- Short exercise:
Extract every line that contains the string "This".

- Supplied records:

## Begin

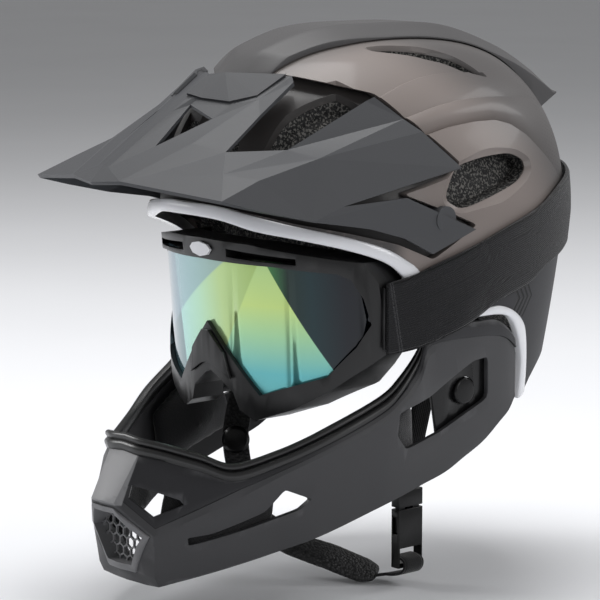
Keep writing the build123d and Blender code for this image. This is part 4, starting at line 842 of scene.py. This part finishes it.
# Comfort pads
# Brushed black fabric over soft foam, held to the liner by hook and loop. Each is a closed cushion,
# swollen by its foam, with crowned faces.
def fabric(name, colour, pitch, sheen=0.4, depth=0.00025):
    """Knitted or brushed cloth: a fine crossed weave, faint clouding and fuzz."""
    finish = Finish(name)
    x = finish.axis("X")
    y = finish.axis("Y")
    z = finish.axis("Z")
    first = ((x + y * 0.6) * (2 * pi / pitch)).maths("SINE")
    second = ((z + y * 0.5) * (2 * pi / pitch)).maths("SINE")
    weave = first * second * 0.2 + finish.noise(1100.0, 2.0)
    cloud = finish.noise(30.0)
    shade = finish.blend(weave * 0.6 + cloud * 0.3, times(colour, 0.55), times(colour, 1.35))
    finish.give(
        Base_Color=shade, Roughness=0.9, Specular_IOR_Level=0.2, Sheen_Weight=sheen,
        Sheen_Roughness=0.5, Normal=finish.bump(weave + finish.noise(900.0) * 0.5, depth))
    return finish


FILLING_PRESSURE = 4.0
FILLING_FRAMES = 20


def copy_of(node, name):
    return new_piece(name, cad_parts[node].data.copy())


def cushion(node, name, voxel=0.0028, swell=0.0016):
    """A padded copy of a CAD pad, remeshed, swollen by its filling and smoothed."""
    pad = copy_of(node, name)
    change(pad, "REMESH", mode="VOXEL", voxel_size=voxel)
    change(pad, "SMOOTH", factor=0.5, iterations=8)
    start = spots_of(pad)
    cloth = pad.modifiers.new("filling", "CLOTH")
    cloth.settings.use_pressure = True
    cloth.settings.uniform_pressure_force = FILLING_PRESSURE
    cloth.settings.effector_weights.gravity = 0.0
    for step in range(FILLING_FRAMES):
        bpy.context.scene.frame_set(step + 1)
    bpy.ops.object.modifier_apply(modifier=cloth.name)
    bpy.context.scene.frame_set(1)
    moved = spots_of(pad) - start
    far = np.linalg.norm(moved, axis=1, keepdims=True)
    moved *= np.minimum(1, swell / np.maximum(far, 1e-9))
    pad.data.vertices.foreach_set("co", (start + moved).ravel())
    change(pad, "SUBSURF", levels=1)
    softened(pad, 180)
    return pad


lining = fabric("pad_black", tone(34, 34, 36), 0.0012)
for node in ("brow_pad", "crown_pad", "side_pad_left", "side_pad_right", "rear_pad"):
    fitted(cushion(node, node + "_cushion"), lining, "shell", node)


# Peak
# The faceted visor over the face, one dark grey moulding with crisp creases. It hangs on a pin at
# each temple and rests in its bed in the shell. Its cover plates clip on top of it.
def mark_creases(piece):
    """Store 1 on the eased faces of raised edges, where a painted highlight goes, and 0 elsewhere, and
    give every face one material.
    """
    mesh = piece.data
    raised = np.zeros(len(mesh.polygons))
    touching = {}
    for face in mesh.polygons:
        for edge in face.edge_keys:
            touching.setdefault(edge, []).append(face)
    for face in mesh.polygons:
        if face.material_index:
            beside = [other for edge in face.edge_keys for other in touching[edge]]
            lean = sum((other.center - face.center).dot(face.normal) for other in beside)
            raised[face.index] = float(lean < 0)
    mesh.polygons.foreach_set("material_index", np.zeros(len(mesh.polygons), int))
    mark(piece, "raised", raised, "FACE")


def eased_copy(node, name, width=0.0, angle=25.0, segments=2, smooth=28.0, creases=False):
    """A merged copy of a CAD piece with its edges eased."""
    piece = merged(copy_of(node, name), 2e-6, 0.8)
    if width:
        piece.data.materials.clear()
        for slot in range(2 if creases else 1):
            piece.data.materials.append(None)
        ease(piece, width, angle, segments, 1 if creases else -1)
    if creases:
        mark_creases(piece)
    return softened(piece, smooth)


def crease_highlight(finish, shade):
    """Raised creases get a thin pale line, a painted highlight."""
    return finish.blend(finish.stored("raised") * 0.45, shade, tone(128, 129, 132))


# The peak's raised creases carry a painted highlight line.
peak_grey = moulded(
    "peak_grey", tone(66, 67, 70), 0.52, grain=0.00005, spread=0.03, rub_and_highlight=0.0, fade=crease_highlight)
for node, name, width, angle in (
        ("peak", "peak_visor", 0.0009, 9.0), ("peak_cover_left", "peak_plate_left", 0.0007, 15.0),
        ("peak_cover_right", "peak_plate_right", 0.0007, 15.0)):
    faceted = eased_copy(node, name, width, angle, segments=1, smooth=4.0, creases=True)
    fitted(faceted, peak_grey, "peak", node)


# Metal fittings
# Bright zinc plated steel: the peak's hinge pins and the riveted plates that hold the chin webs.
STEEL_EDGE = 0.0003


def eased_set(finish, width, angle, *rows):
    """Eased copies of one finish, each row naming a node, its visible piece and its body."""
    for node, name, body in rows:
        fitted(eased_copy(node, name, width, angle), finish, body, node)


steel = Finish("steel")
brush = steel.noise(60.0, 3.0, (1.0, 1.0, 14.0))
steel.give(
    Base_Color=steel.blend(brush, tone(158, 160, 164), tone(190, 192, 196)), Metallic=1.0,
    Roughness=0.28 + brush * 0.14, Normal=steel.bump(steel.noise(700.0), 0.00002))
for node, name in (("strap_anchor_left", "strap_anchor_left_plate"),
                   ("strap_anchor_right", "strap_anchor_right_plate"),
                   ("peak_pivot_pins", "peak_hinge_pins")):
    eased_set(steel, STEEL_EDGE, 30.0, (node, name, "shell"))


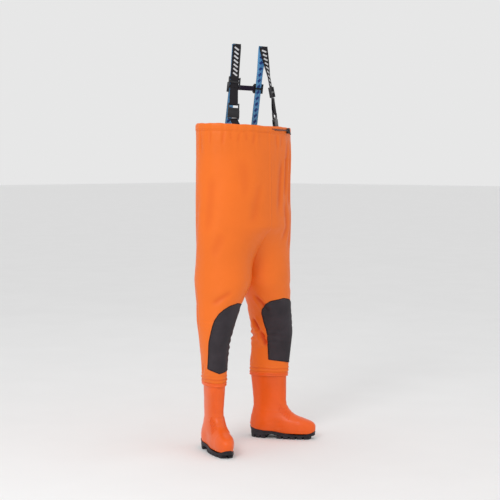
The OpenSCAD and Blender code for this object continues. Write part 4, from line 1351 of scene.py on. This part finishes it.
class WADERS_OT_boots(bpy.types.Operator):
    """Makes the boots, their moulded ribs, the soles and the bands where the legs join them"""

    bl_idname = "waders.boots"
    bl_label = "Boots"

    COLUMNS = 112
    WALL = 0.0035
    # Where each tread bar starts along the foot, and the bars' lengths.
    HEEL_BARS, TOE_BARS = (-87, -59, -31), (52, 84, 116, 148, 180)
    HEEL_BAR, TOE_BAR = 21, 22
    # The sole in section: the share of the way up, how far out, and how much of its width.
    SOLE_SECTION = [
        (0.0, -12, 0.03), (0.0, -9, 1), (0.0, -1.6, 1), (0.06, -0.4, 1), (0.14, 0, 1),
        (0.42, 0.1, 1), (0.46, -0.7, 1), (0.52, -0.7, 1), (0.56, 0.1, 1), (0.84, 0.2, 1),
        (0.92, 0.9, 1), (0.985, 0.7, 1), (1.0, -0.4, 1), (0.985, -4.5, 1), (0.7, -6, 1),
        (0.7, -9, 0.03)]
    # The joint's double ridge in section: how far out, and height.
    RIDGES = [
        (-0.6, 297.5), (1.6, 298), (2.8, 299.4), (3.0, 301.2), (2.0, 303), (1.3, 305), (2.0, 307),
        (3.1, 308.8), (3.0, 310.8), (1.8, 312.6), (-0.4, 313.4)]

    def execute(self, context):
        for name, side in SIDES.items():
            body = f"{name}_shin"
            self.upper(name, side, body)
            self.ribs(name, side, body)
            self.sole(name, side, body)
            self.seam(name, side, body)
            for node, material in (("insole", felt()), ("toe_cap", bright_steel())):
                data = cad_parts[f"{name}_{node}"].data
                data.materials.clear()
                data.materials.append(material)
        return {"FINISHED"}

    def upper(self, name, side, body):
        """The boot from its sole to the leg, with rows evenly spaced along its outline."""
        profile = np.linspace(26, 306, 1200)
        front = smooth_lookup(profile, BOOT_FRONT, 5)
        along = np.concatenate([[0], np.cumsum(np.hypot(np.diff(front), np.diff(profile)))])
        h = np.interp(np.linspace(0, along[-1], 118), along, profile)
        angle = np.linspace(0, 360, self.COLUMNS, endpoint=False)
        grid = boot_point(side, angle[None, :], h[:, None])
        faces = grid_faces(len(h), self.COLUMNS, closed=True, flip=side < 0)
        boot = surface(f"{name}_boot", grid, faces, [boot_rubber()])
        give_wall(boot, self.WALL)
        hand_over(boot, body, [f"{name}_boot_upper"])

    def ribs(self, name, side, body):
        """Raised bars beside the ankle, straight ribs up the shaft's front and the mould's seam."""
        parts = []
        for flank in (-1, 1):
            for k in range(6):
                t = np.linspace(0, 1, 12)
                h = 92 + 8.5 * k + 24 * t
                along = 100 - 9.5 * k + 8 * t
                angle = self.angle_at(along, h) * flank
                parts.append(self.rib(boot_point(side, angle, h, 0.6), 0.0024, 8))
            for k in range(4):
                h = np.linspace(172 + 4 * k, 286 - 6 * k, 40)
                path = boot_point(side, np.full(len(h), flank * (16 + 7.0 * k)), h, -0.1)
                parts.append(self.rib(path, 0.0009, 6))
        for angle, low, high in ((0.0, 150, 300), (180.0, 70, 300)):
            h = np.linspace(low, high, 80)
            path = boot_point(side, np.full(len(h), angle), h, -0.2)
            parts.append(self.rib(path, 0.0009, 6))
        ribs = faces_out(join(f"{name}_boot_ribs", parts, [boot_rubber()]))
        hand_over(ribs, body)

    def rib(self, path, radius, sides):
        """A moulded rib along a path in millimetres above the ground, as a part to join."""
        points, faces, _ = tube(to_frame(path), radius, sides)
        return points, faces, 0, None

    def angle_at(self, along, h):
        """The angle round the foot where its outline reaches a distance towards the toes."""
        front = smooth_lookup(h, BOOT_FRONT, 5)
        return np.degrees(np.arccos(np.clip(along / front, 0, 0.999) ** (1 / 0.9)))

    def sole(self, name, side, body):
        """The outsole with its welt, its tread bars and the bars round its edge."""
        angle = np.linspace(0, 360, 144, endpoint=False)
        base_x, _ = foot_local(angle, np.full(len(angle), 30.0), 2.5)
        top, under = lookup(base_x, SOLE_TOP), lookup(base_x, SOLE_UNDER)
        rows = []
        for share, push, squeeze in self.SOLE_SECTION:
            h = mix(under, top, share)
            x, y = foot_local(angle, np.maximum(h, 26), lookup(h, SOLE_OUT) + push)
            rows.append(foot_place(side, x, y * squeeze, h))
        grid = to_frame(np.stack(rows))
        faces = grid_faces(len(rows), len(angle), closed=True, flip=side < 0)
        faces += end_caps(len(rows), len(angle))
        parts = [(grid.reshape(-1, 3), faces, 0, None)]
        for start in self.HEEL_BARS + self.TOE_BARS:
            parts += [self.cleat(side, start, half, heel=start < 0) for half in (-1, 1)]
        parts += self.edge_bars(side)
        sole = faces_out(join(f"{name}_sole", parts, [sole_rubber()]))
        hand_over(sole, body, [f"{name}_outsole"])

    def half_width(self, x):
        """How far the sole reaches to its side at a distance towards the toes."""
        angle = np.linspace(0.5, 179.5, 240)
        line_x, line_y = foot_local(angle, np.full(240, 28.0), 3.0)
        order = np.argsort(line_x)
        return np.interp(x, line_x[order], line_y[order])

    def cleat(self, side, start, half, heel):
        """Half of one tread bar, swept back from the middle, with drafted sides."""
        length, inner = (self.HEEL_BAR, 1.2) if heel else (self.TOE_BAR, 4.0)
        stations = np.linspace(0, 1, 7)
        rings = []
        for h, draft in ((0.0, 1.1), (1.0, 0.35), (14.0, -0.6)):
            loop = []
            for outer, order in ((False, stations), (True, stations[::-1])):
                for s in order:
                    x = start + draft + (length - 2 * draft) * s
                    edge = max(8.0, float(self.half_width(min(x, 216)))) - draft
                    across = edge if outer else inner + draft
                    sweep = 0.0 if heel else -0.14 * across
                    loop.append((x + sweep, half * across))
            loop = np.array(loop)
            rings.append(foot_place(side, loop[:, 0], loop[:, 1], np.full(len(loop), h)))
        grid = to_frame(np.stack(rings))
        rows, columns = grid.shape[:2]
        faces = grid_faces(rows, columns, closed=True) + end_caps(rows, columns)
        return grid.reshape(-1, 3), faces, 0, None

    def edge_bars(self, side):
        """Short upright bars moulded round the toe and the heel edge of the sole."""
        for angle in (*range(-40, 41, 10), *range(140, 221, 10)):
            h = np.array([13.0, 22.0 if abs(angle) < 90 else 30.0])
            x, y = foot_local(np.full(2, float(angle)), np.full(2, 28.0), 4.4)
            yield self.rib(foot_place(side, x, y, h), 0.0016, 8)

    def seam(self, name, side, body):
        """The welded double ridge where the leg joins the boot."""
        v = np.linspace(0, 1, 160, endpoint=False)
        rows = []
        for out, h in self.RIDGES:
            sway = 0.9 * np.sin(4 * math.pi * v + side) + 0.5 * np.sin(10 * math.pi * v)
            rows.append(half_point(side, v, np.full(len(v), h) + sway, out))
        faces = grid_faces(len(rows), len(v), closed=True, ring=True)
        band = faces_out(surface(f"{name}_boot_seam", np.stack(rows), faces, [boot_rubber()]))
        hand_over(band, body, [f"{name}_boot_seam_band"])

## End

- Exercise answer:
Keep writing the build123d and Blender code for this image. This is part 4, starting at line 842 of scene.py. This part finishes it.
The OpenSCAD and Blender code for this object continues. Write part 4, from line 1351 of scene.py on. This part finishes it.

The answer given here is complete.